Remembering Rachel Pollack

For the past few weeks the tarot community has been holding vigil as Rachel Pollack, one of our greatest tarot mentors, has made her transition from this life.  Blessings to her soul and to all who hold her dear, and from the literally hundreds of posts I’ve seen on social media, that is no small number. On Friday, April 7, her wife Zoe let us know that she had passed peacefully. 

 

Over the past twenty years I have learned many things about tarot. I’ve read books, attended classes and tarot conferences, read cards professionally, and taught tarot for many years.  I can’t always remember who taught me what specifically, either through their books, their cards, or their lectures, but I can remember clearly several things I learned from Rachel.  First, I had already absorbed a lot through the first tarot book I ever read, which was Rachel’s classic, “Seventy-Eight Degrees of Wisdom”.  There should be a copy in every tarot library!  It’s not light reading, but it gets better with each time.

 

A few years into my tarot journey I actually got to meet Rachel in person.  She and Mary K. Greer were headliners at Readers Studio in New York when I attended my first tarot conference in 2009. I was already dazzled by the experience of a tarot conference – the sheer joy of walking into an event filled with tarot yumminess! – but meeting both Rachel and Mary on top of that had me somewhat star-struck. Eventually I realized that my tarot heroes were living, breathing human beings just like the rest of us and became accustomed to the experience of having lunch with them or taking a bus trip into the city.  (This is what I love about tarot conferences.)

 

I particularly loved Rachel’s Master Class.  One thing she shared surprised me; she believed that you don’t have to be a psychic to read the cards and that it’s a skill that can be learned.  I agree, but I do think one sharpens one’s intuitive saw by reading tarot. Anyway, that year she taught a class that I have always considered to be one of the best tarot workshops I have ever participated in.  She called it “Dr. Apollo’s School of Bad Fortune-Telling”.  It was an exercise designed to bring out a sense of playfulness and creativity and get the reader past self-consciousness.  Everyone was given a few minutes to come up with a flamboyant, over-the-top personality and do a reading with a partner in the style of this persona. She gave us prompts to help us create a back-story for our own inner Fortune-Teller. 

 

First your Inner Fortune-Teller a title, like “Sir”, “Countess” or “Madame”.

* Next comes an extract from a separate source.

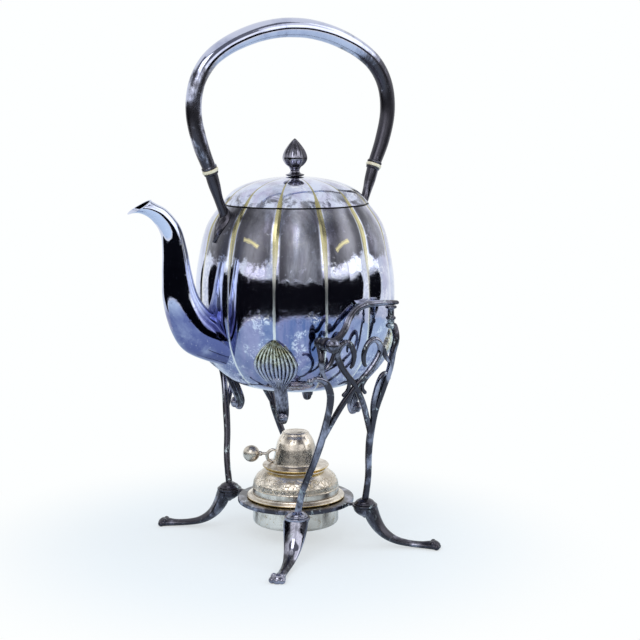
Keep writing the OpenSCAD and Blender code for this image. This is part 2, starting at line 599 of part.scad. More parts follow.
module curl(points, r) {
    for (i = [0:len(points) - 2]) hull() {
        translate([points[i][0], points[i][1], points[i][2]]) sphere(r = r, $fn = 6);
        translate([points[i + 1][0], points[i + 1][1], points[i + 1][2]]) sphere(r = r * 0.9, $fn = 6);
    }
}
module side_frame() {
    difference() {
        union() {
            half_frame();
            mirror([1, 0, 0]) half_frame();
            // The front rod's head, from the outer branch in to the block.
            rod([panel(fork_a + 8.2, 0.91, rod_r * 0.92),
                concat(place(pivot_a + 1, block_b + block_t + 1.2, pivot_z - 8), [2.6, 2.5]),
                concat(place(pivot_a + 0.4, block_b + block_t - 1.4, pivot_z - 5), [2.8, 2.2]),
                concat(place(pivot_a, block_b + block_t - 2.6, pivot_z - 3), [2.8, 1.8])],
                    side_of_panel, 6, 2);
            // The rear rod's crook, from the outer branch up and in to the post.
            rod([panel(-fork_a - 8.2, 0.91, rod_r * 0.92),
                concat(place(post_a - 1.6, panel_top - 0.6, pivot_z - 2), [2.5, 2.5]),
                concat(place(post_a - 1.4, panel_top - 2.4, mix(pivot_z, post_z, 0.6)), [2.6, 2.6]),
                concat(place(post_a - 0.4, post_b + 1.6, post_z - 1.9), [2.9, 2.3]),
                concat(place(post_a, post_b - 2.4, post_z - 2.2), [2.9, 2])], side_of_panel, 6, 2);
        }
        translate(place(pivot_a, block_b - 3, pivot_z)) rotate([90, 0, 0])
            cylinder(r = block_r + 0.02, h = block_t + 6);
        translate(place(post_a, post_b, post_z)) cylinder(r = 5, h = 6);
        for (s = [-1, 1]) translate(place(s * node_a, node_b, frame_low - 6)) cylinder(r = 6, h = 6);
    }
}
module side_frame_right() {
    color(silver) in_frame() side_frame();
}
module side_frame_left() {
    color(silver) in_frame() mirror([0, 1, 0]) side_frame();
}

// The ring that carries the burner, with its four necks and flanges.
ring_in = pan_r + ring_gap;
ring_out = ring_in + ring_w;
function node_at(sa, sb) = place(sa * node_a, sb * node_b, 0);
module at_nodes() {
    for (sa = [-1, 1], sb = [-1, 1]) translate(node_at(sa, sb)) children();
}
module stand_ring() {
    color(silver) in_frame() union() {
        rotate_extrude($fn = 96) translate([ring_in, ring_z - ring_thick]) square([ring_w, ring_thick]);
        for (sa = [-1, 1], sb = [-1, 1]) hull() {
            translate(node_at(sa, sb) * ((ring_out - 2) / node_r) + [0, 0, ring_z - 2])
                cylinder(r = 3.6, h = 2, $fn = 14);
            translate(node_at(sa, sb) + [0, 0, ring_z - 2]) cylinder(r = 3, h = 2, $fn = 14);
        }
        at_nodes() translate([0, 0, ring_z - 2]) cylinder(r = flange_r, h = 2);
    }
}
module node_caps() {
    color(silver) in_frame() at_nodes() translate([0, 0, ring_z]) rotate_extrude()
        polygon([[0, 0], [8.2, 0], [8.2, 0.8], [7.2, 1.6], [6.6, 2.6], [4.6, 3.7], [3.8, 4.2], [0, 4.2]]);
}
module knob_form(g) {
    translate([0, 0, ring_z - 2]) rotate_extrude() polygon([[0, 0], [8.4 + g, 0], [8.6 + g, -1.6],
        [7.6 + g, -4],
        [5 + g, -6], [2.6 + g, -7.2], [1 + g, -8.6 - g], [0, -9 - g]]);
}
module pendant_knobs() {
    color(dark_silver) in_frame() at_nodes() knob_form(0);
}

// A cabriole leg springs from the flange's edge, drops to its ankle and ends in a paw.
toe_a = toe_r * cos(toe_angle);
toe_b = toe_r * sin(toe_angle);
leg_run = sqrt(pow(toe_a - node_a, 2) + pow(toe_b - node_b, 2));
leg_turn = atan2(toe_b - node_b, toe_a - node_a);
module cabriole_leg() {
    function st(t, z, w, h) = concat(place(t * leg_run, 0, z), [w, h]);
    run = smooth([st(0.14, ring_z - 6.4, 8, 3.6), st(0.24, ring_z - 5.6, 10.6, 4.6), st(0.4,
        ring_z - 8.4, 10.2, 4.8),
        st(0.54, ring_z - 15, 7.4, 4.4), st(0.65, ring_z - 21.4, 4.6, 3.8), st(0.76, 7.2, 3.7, 3.2),
        st(0.85, 3.6, 5.2, 5), st(0.93, 3, 6.6, 5), st(0.98, 2.3, 5.2, 4), st(1, 1.7, 3.4, 2.8)], 2);
    difference() {
        skin(square_rings(run, [0, 1, 0], 8));
        knob_form(0.03);
        // The flat sole.
        translate([-leg_run - 20, -20, -20]) cube([leg_run + 20, 40, 20]);
    }
}
module cabriole_legs() {
    color(silver) in_frame() for (sa = [0, 1], sb = [0, 1]) mirror([0, sb, 0]) mirror([sa, 0, 0])
        translate(place(node_a, node_b, 0)) rotate([0, 0, leg_turn]) cabriole_leg();
}

// The burner: a pan, a rim that rests on the ring, an engraved shoulder and a wick tube.
rim_z = ring_z + 0.15;
rim_r = pan_r + 4.2;
module burner_pan() {
    w = burner_wall;
    top = rim_z - pan_z;
    color(pale_gold) in_frame() translate([0, 0, pan_z]) rotate_extrude($fn = 96)
        polygon([[0, 0], [pan_r - 2.4, 0], [pan_r - 0.8, 0.7], [pan_r, 2.2], [pan_r, top], [pan_r - w, top],
            [pan_r - w, 2.6], [pan_r - 2.8, w], [0, w]]);
}
module burner_rim() {
    color(pale_gold) in_frame() translate([0, 0, rim_z]) rotate_extrude($fn = 96)
        polygon([[pan_r - 2.4, 0], [rim_r, 0], [rim_r + 0.6, 0.9], [rim_r, 1.8], [pan_r + 1.4, 2.4],
            [pan_r + 1, 3.4],
            [pan_r - 2.4, 3.4]]);
}
shoulder_z = rim_z + 3.4;
neck_r = snuffer_r + 7.4;
neck_z = shoulder_z + 20;
module burner_shoulder() {
    w = burner_wall;
    color(pale_gold) in_frame() translate([0, 0, shoulder_z]) rotate_extrude($fn = 96)
        polygon([[pan_r + 0.4, 0], [pan_r + 0.2, 4.6], [pan_r - 0.4, 9], [pan_r - 2.6, 13],
            [pan_r - 6.8, 16.4],
            [neck_r, 18.6], [neck_r - 0.8, 20], [wick_r + 1.4, 20], [wick_r + 1.4, 20 - w],
                [neck_r - 1.6, 20 - w],
            [pan_r - 7.4, 16.4 - w], [pan_r - 3.6, 13 - w * 0.6], [pan_r - 1.5, 8.7],
                [pan_r - 0.8 - w * 0.4, 4.6],
            [pan_r - w, 0]]);
}
module wick_tube() {
    color(brass) in_frame() translate([0, 0, neck_z]) rotate_extrude()
        polygon([[wick_r - 0.8, -8], [wick_r, -8], [wick_r, 0.1], [wick_r + 3, 0.1], [wick_r + 3, 1],
            [wick_r, 1.2],
            [wick_r, 9], [wick_r - 0.8, 9]]);
}
module wick() {
    color(cotton) in_frame() translate([0, 0, neck_z - 22]) cylinder(r = wick_r - 0.9, h = 34);
}
// The snuffer covers the wick and rests on the shoulder's neck.
brim_z = neck_z + 0.15;
module snuffer_cap() {
    h = snuffer_h;
    r = snuffer_r;
    color(pale_gold) in_frame() translate([0, 0, brim_z]) rotate_extrude($fn = 72)
        polygon([[r - 1, 0], [neck_r + 1.6, 0], [neck_r + 3, 0.8], [neck_r + 2.6, 1.6], [neck_r - 1,
            2], [r + 1, 2.6],
            [r, 4], [r, h * 0.6], [r - 0.9, h * 0.76], [r - 2.8, h * 0.88], [r - 4.6, h * 0.93],
                [r - 4.9, h], [0, h],
            [0, h - 1], [r - 6, h - 1.2], [r - 4, h * 0.85], [r - 1.9, h * 0.74], [r - 1, h * 0.6]]);
}
knob_way = 147;
knob_z = brim_z + 9.6;
module snuffer_scroll() {
    function q(r, z, w) = [r, 0, z, w, w];
    color(pale_gold) in_frame() rotate([0, 0, knob_way]) {
        rod([q(snuffer_r + 0.1, brim_z + 12, 1), q(snuffer_r + 3, brim_z + 12.4, 1.1),
            q(snuffer_r + 6.4, brim_z + 9.6, 1.2),
            q(snuffer_r + 6.2, brim_z + 5.4, 1.2), q(snuffer_r + 3.4, brim_z + 3.6, 1),
                q(snuffer_r + 0.6, brim_z + 4.4, 0.9)],
            [0, 1, 0], 6, 2);
        rod([q(snuffer_r + 6, brim_z + 9.4, 1), q(snuffer_r + 9, brim_z + 9.6, 1),
            q(knob_reach - knob_r + 0.04, knob_z, 1)], [0, 1, 0], 6, 1);
    }
}
module snuffer_knob() {
    color(pale_gold) in_frame() rotate([0, 0, knob_way]) translate([knob_reach, 0,
        knob_z]) sphere(r = knob_r);
}

kettle_body();
spout();
lid();
lid_finial();
finial_nut();
body_hinge_plate();
lid_hinge_plate();
lid_hinge_pin();
handle_grip();
insulator_rings();
front_handle_socket();
rear_handle_socket();
shell_feet();
side_arm_right();
side_arm_left();
pivot_screw_right();
pivot_screw_left();
pivot_blocks();
rest_posts();
side_frame_right();
side_frame_left();
stand_ring();
node_caps();
pendant_knobs();
cabriole_legs();
burner_pan();
burner_rim();
burner_shoulder();
wick_tube();
wick();
snuffer_cap();
snuffer_scroll();
snuffer_knob();
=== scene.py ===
"""A lobed spirit kettle that tilts between two scrolled side frames, over a spirit burner.

Forward is the way the spout points, -X. Sideways is -Y, toward the kettle's right side.
The shapes are worked out in millimetres, and every mesh is written in metres.
"""

import math
from functools import partialmethod

import bpy
import numpy as np
from bpy.props import FloatProperty, FloatVectorProperty, IntProperty, PointerProperty
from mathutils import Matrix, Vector


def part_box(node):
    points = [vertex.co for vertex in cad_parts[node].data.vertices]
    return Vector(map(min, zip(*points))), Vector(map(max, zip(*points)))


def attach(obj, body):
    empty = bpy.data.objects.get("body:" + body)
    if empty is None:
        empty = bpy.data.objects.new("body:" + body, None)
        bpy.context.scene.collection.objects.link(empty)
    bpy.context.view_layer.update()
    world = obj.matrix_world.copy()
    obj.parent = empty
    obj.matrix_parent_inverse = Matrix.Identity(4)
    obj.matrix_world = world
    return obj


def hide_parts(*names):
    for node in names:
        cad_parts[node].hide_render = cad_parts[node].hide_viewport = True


bl_info = {
    "name": "Spirit Kettle on Stand",
    "version": (1, 0, 0),
    "blender": (4, 5, 0),
    "location": "3D View > Sidebar > Kettle",
    "description": "Builds a lobed tea kettle on a scrolled stand with its spirit burner",
    "category": "Add Mesh",
}

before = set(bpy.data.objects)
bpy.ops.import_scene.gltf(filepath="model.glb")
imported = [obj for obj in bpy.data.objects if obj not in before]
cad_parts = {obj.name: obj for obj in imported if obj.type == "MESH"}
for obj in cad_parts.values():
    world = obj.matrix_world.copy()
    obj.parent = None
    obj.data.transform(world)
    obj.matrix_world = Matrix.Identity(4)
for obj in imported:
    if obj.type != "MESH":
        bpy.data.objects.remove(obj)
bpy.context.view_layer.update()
LOW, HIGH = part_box("kettle_body")
AXIS = (LOW.x + HIGH.x) * 500
TURN = 2 * math.pi
# Degrees in a radian, as the leaves and the shells are laid out with it.
DEGREES = 57.3
# The sides that mirror each other: the sign of their way sideways, and their names' ending.
SIDES = ((1, "right"), (-1, "left"))
# Ways over the floor, as x and y: to the lobe that faces the camera, and to the camera itself.
LOBE_WAY, CAMERA_WAY = (-0.5, -0.866), (-0.545, -0.839)
# Gaps in millimetres: under the lid, under the burner and the snuffer, and round the screws in
# the arms' eyes and in their blocks.
LID_GAP, REST_GAP, EYE_GAP, BLOCK_GAP = 0.3, 0.15, 0.06, 0.01
# Heights in metres: the gap between lid and body, the middle of the mirrored room, and the height
# from which the far edge of the table is seen in the plate.
SEAM_LOW, SEAM_HIGH, ROOM_MIDDLE, EDGE_SEEN = 0.258, 0.2583, 0.19, 0.175
# The backdrop's white. The table fades to it between two distances in metres, and has the third
# number's share of it at the start.
WHITE, FADE = (0.985, 1, 1, 1), (0.1, 0.27, 0.55)
# The camera's focal length in millimetres, and how many degrees it looks past the axis and up.
FOCAL, ASIDE, PITCH = 82.97, 0.971, -8.8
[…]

Next choose an exotic name, such as Stardreamer or La BonChance.

Create a mysterious fictional origin story, like “being descended from a tribe of Irish shape-shifters”.

Give more detail about your family's Ancient Traditions, e.g., “On the eve of the first full moon of each year, the women in my family gather to read The Signs for the upcoming year”.

Create a mystical story about how you received your tarot deck, such as it was handed down to the first daughter of each family.

Find a partner and perform a reading using this technique.

 

It was enormous fun and I think it was a beautiful illustration of the way Rachel’s amazing mind worked, creative and canny and always pushing past the paradigm to the next level.  She was a shining light to us in life; may she continue to shine.  Thank you, Rachel, for all that you have given us.  Now let’s do our best to pass it on!